As I had the acceleration of the DB growth I could calculate the estimated growth of the database during one year (u=30.4 Gb/month, t=12 months, a = ~1.6147 Gb/month^2), and the result was:

- s = u*t + (a*t^2)/2
- s = 30.4*12 + (1.6147*12^2)/2
- s = 364.8 + 1.6147*144/2
- s = 364.8 + 116.2584
- s = ~481.1 Gb

Based on these calculations the size of the DB would be 887.3 + 481.1 = 1368.4Gb, which is quite different from 1252Gb that I calculated before. I used the estimated DB size of 1368.4GB to calculate how much disk space needed to be added to the ASM disk group in the end.

Of course, the acceleration of the DB growth might not be uniform in reality but I think it’s still better to use this, as it’s likely to be more accurate compared to result based on the assumption that the DB growth is constant. You can do the same calculations for different types of data – it is not bound to the database, use it to estimate the total size of apache logs or the total size of concurrent request output files if you’re running e-Business Suite. Keep in mind the estimates are only estimates don’t rely on them 100% and they are going to be more accurate if the input data are accurate.

I hope you enjoyed reading this. See you next time!

### Share this article

### 10 Responses to “Back to School: Elementary Physics for DBAs”

### Leave a Reply

Hey Maris,

Nice post! I was also thinking about this some time ago, what would I do if I got the same task. Now I know the correct approach for this :) These formulas really reminds me of school years :)

Regards,

Andrejs.

Hi,

Keep in mind this ain’t no silver bullet!

Each database is unique, you have to evaluate at first if this approach can be used in your situation or not. Keep in mind the results would be more inaccurate if there was any non-typical activity that impacted the size of the DB, e.g. a new purging process was implemented few months ago or a new module was implemented.

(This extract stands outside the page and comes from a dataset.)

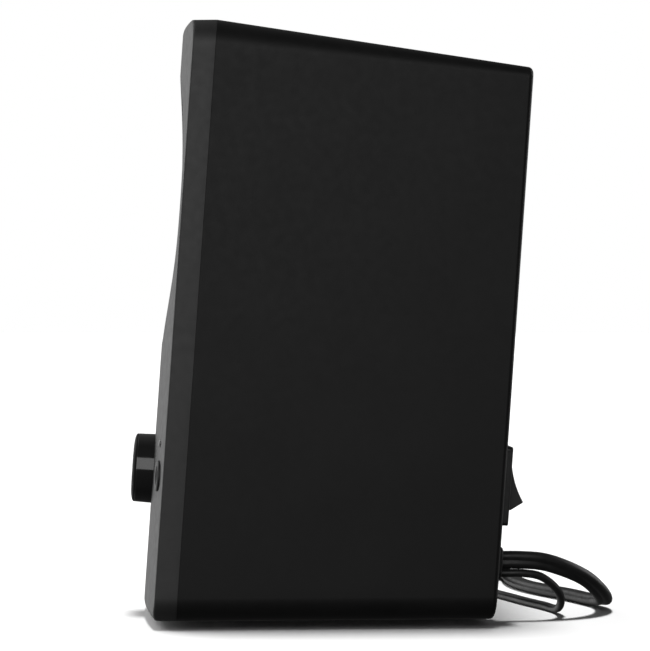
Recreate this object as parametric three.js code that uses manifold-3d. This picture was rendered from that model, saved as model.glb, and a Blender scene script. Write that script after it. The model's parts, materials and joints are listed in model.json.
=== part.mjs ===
// An active desktop speaker: a plastic case that leans back, with one driver in a waved front,
// a volume knob, an indicator lamp and a headphone socket, and at the rear a rocker switch and
// a bush that two leads leave by. Millimetres, +Z up, the front faces -Y.
// The case is sheared rather than turned: its floor is level, and its front and rear lean back.
// Inside the case, "depth" counts backwards from the front edges.

import * as THREE from 'three';
import { mergeVertices } from 'three/addons/utils/BufferGeometryUtils.js';
import { RoundedBoxGeometry } from 'three/addons/geometries/RoundedBoxGeometry.js';
import Module from 'manifold-3d';

const wasm = await Module();
wasm.setup();

// Driving dimensions of the case
const GAP = 0.3; // left between pieces that touch
const WALL = 2.5;
const HALF_WIDTH = 43;
const CASE_DEPTH = 90.4;
const LEAN = THREE.MathUtils.degToRad(3.95);
const FRONT_HEIGHT = 158.9; // the case's own height, without the feet
const REAR_HEIGHT = 146.3;
const SEAM_DEPTH = 6; // where the baffle meets the rear shell
const EDGE_DRAFT = 0.8; // how much narrower the baffle's front edge is, each side
const REAR_DRAFT = 0.5;
const BOTTOM_CORNER = 6.6;
const TOP_CORNER_FRONT = 7.5;
const TOP_CORNER_REAR = 3;

// The waved front
const BULGE = 2.9;
const SCOOP = 0.65; // the share of the bulge that is missing at the driver's height
const SCOOP_HALF_HEIGHT = 24.4;
const DRIVER_PLATE = 64; // the side of the driver's square flange
const FRONT_BOTTOM_RADIUS = 3.5;
const FRONT_TOP_RADIUS = 1.2;

// The driver
const DRIVER_HEIGHT = 111.2;
const RING_RADIUS = 35.5;
const OPENING_RADIUS = 30.6;
const CONE_RADIUS = 23.6;

// The controls on the front
const CONTROLS_HEIGHT = 38.1;
const KNOB_RADIUS = 9.6;
const KNOB_HEIGHT = 6.8;
const KNOB_POCKET = 1.2; // the shallow round pocket that the knob's back sits in
const SOCKET_X = 32;
const LAMP_RISE = 8.6;

// The rear
const SWITCH_X = 30.6;
const SWITCH_HEIGHT = 35.5;
const FLANGE = { width: 15, height: 21, thickness: 1.65, radius: 1 };
const ROCKER_TILT = THREE.MathUtils.degToRad(18);
const PIVOT_DEPTH = 4; // the rocker's pivot, behind the flange's face
const BUSH_X = 26;
const BUSH_HEIGHT = 14.3;
const BUSH_PROUD = 2.1;
const POSTS = [
  { name: 'lower_left', x: -34.5, z: 8.5 },
  { name: 'lower_right', x: 34.5, z: 8.5 },
  { name: 'upper_left', x: -36, z: 139.3 },
  { name: 'upper_right', x: 36, z: 139.3 },
];

// The feet
const FOOT = { radius: 5.5, height: 1.8, x: 30, frontDepth: 18, rearDepth: 79 };

// The leads
const MAINS_LEAD = { width: 4.9, thickness: 3 };
const AUDIO_LEAD = { radius: 1.1 };

// ---------------------------------------------------------------- solids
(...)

I just wanted to stress that in most cases the growth of the DB might not be liner, but there’s still a quite simple way to estimate the database size in the future.

Thank you for reading and commenting. I’m glad I was able to bring back to you the nice memories from you school years :)

Maris

Or…you could have taken your historical figures and put them into an Excel spreadsheet, graphed the growth over time and then added a trendline to predict the future.

Hi Brian,

I actually did that! I tried all the types of trendlines with different options but none of them really provided reliable results. Most of them were just linear, but ones which were not (exponential and polynomial) were visibly pointing into the wrong direction.

Probably the issue there was that I had too many values in the graph (daily values for ~1.5 years), it could have been a bit better if I just took monthly or bi-weekly measurements, but I didn’t try that.

By the way, I used excel trendlines successfully to forecast when the diskgroup would run out of space based on DB growth during last 2-4 weeks – that worked fine.

Maris

At a previous employer I tracked sizes of all data objects over time, then used some of the regression analytic functions in Oracle to create some data that was further massaged in Excel.

The result was predictions that were fairly accurate. Your method however seems much simpler – kudos!

Thanks for the kudos, Jared!

I wonder if you ever let us know more details about the method you used earlier.

Based on the short description you provided looks like it should be more accurate than this one. However I’m not sure about what level of the complexity would be involved.

Maris

Congrats with the first article Maris!

Meanwhile I agree that the grow is in rare case is linear and in 90% of cases “acceleration” would be a positive number I think you should state clearly to a requested what estimate you are giving is just a guess.

This is most probably the right place to remember BAAG group :) http://www.battleagainstanyguess.com/

The data grow as you rightly suggested is business activities / technology / data model / algorithms driven. You may give any estimates but if business decides they need to reprocess last year data next month you may find that all space you allocated for a year is used.

My point here is just make all possible to make clear what assumptions your estimate is based on. Otherwise management will blame you for the mistake (they will blame you anyway ;)

Congrats once again and welcome to the Team!

Yury

Thanks Yury!

This is definitely not a guess.

This is a calculated estimate based on some assumptions and the DB growth statistics accumulated over the last year. If I was guessing I’d probably would give a different number each time one asked.

The recommendation of course remains, you have to give a clear statement that this is just an estimate and also provide some information on what are those assumptions that lead to it.

P.S. I have never worked with a manager who didn’t understood the meaning of the word “estimate” and I really hope I won’t ever have to.

Maris

Just saw this, Maris.

Good work. I would have probably used moving averages for the prediction.

May I suggest adding “How long before we run out of space” information to the daily disk and tablespace checks? It sounds like useful info.

Thanks Gwen,

I think it’s too complicated to add this as a generic dailies monitoring check. It’s easy to do that for DBs on ASM, but what about ones on FS or Raw disks?

I think it’s also quite important to keep in mind specifics of each database and consider the non-routine tasks which have been executed during a period under review (e.g. adding new application components, implementing purging)… if we add this as a dailies check we will ignore these details and the result would be less reliable.